No, the defendant cannot be convicted of larceny under these facts because the money never came into the principal's (city's) possession. The court reasoned that larceny requires a trespass, which is a wrong against possession. When property is appropriated by a servant who is already in possession, it must be shown that the property was in the master's constructive possession at the time. For property to be in the master's constructive possession, it must have first been in the master's possession and then delivered by the master to the servant. However, if money comes into the servant's possession directly from a third person and has never been in the master's possession, and the servant converts it, this constitutes embezzlement, not larceny. The court noted that a servant holds possession, not mere custody, of property received from a third person for the master until it is delivered to the master or deposited in a master-provided depositary. In this case, the state's evidence indicated the money was collected but not deposited, thus never reaching the city's constructive possession. The court considered the possibility of a cash drawer being a city depositary, which would change the scenario to larceny if the money was deposited there and then taken, but concluded that the evidence did not establish it as such.
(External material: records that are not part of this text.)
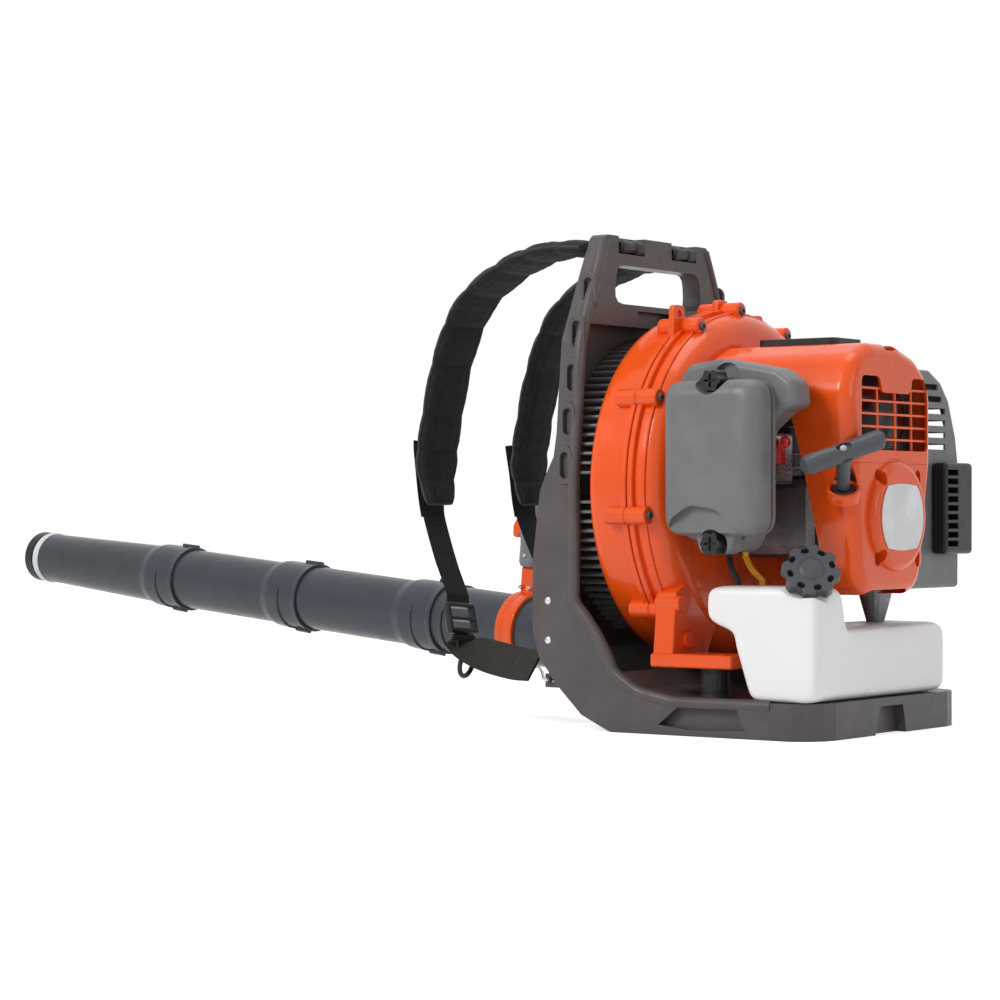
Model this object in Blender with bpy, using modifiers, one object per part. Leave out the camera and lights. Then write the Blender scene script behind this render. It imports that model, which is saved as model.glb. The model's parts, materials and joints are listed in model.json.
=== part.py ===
"""Backpack leaf blower, standing on its base.

Metres. +Z is up, +Y is the way the wearer faces, +X is the wearer's right, where the air tube runs.
The origin is on the floor under the middle of the base.
"""

import math

import bmesh
import bpy
from mathutils import Matrix, Vector

# ---------------------------------------------------------------- driving dimensions
GAP = 0.0003                 # clearance that touching pieces keep
WALL = 0.0025                # wall of the moulded covers

# Frame
FRAME_HALF_WIDTH = 0.155
FRAME_HEIGHT = 0.505
FRAME_WALL = 0.005
SHOULDER_Z = 0.395
SHOULDER_HALF_WIDTH = 0.142
TOP_HALF_WIDTH = 0.097
RAIL_REAR_Y = 0.108           # rear edge of the upright side rails
BACK_REAR_Y = 0.085           # where the base's curve runs out into the rails
BACK_FRONT_Y = 0.133
LUMBAR_FRONT_Y = 0.160
BASE_REAR_Y = -0.170
BASE_HEIGHT = 0.036
BASE_CORNER = 0.040
BASE_RIM = 0.016
SPINE_HALF_WIDTH = 0.022
HAND_HALF_WIDTH = 0.084
HAND_HEIGHT = 0.040
HAND_BAR = 0.030             # height of the grip bar over the hand window
POCKET_TOP_Z = 0.412
LACING_SLOTS = 5
LACING_PITCH = 0.0445
LACING_TOP_Z = 0.445
EYE_X = FRAME_HALF_WIDTH - 0.005
EYE_Y = 0.1385
EYE_Z = 0.050
EYE_RADIUS = 0.0036
HOOK_RADIUS = 0.0016

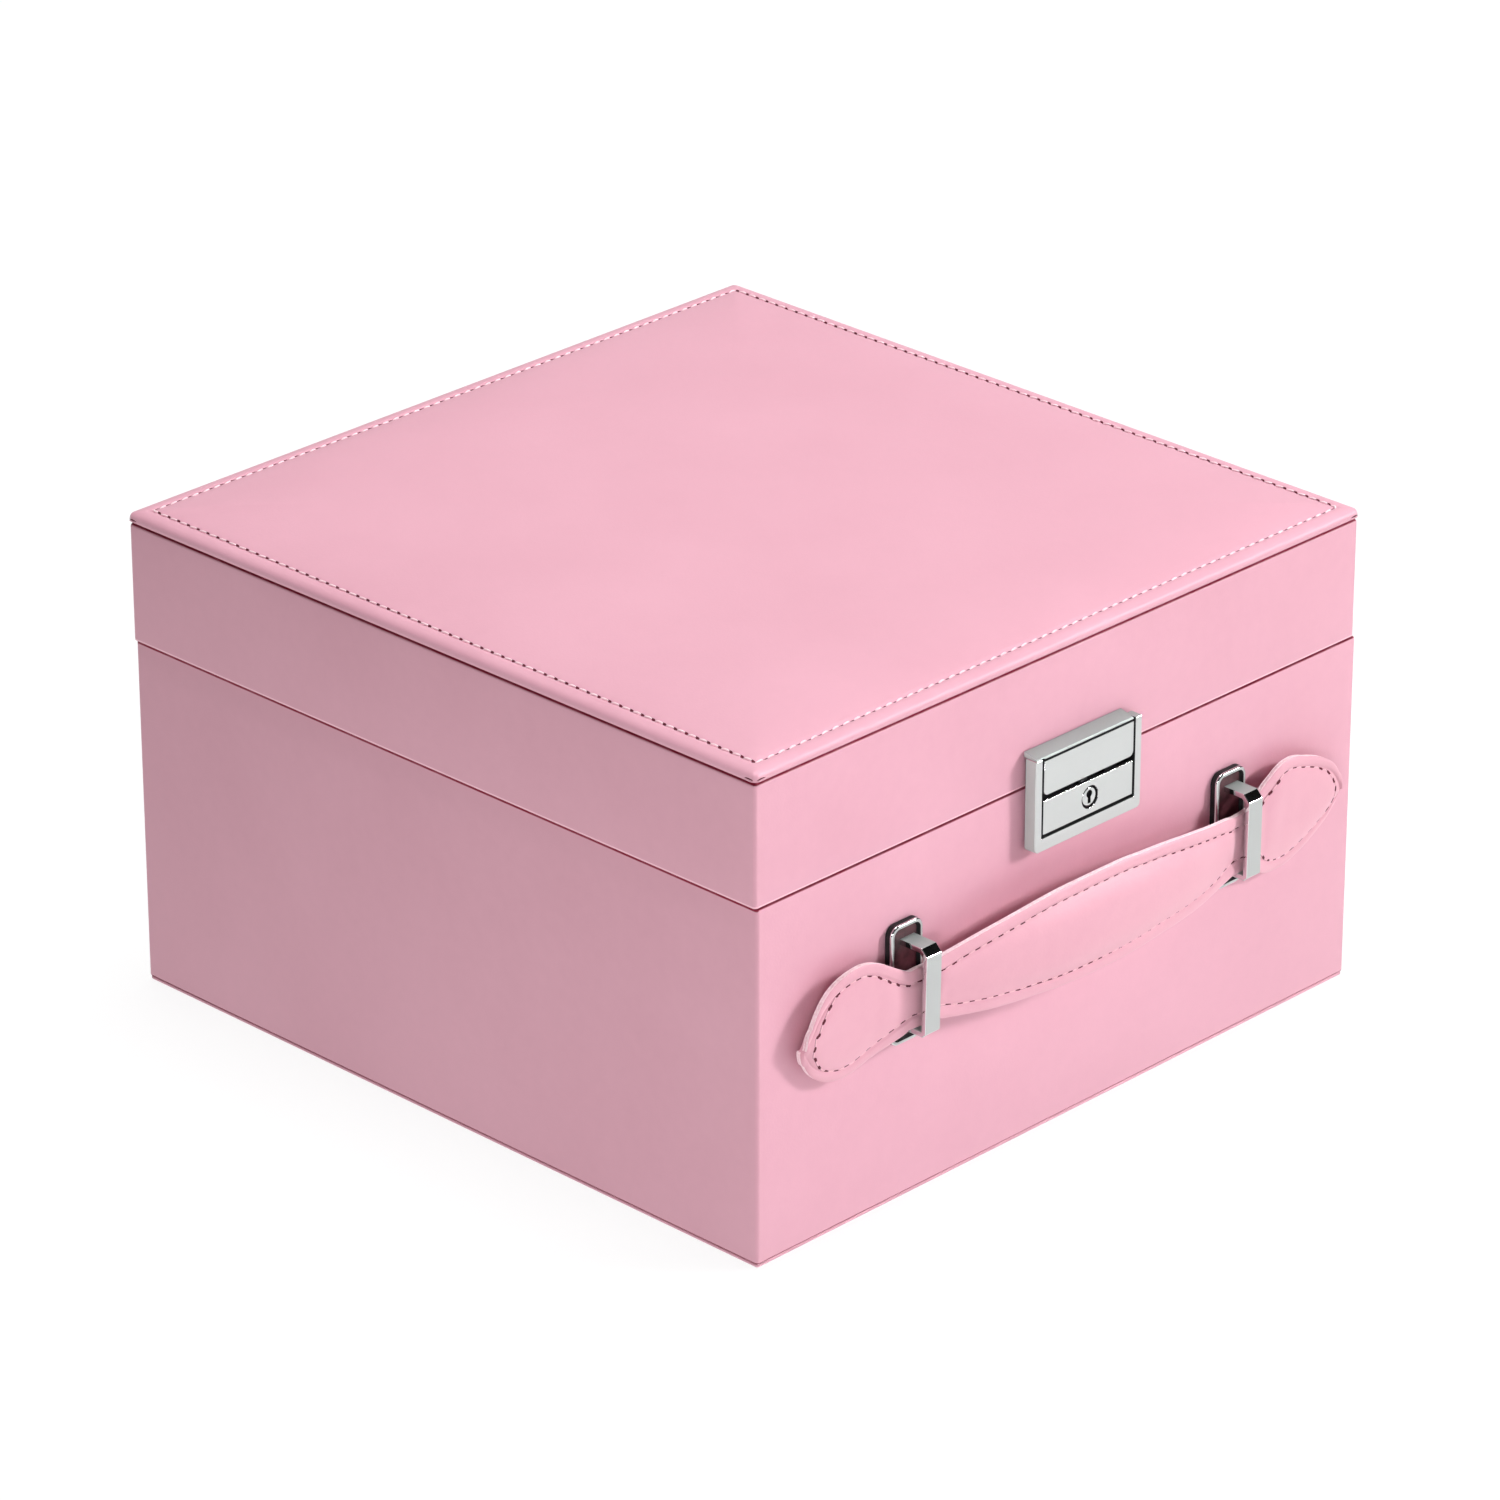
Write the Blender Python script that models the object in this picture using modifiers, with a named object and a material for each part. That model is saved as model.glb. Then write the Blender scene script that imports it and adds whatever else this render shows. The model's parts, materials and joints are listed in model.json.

Therefore, the court held that the defendant could not be convicted of larceny and the lower court erred in denying the general affirmative charge for the larceny count.
Analysis:
This case clearly distinguishes between larceny and embezzlement, particularly in the context of an agent's or servant's handling of funds. It emphasizes that the crucial factor is who held legal possession of the property at the moment of conversion. The ruling clarifies that if an agent receives property from a third party on behalf of a principal and converts it before the principal takes possession (e.g., through a designated deposit), the crime is embezzlement due to a breach of trust, not larceny which requires a wrongful taking from the owner's possession. This distinction can significantly impact how prosecutors charge offenses involving employee theft, requiring careful attention to the chain of possession.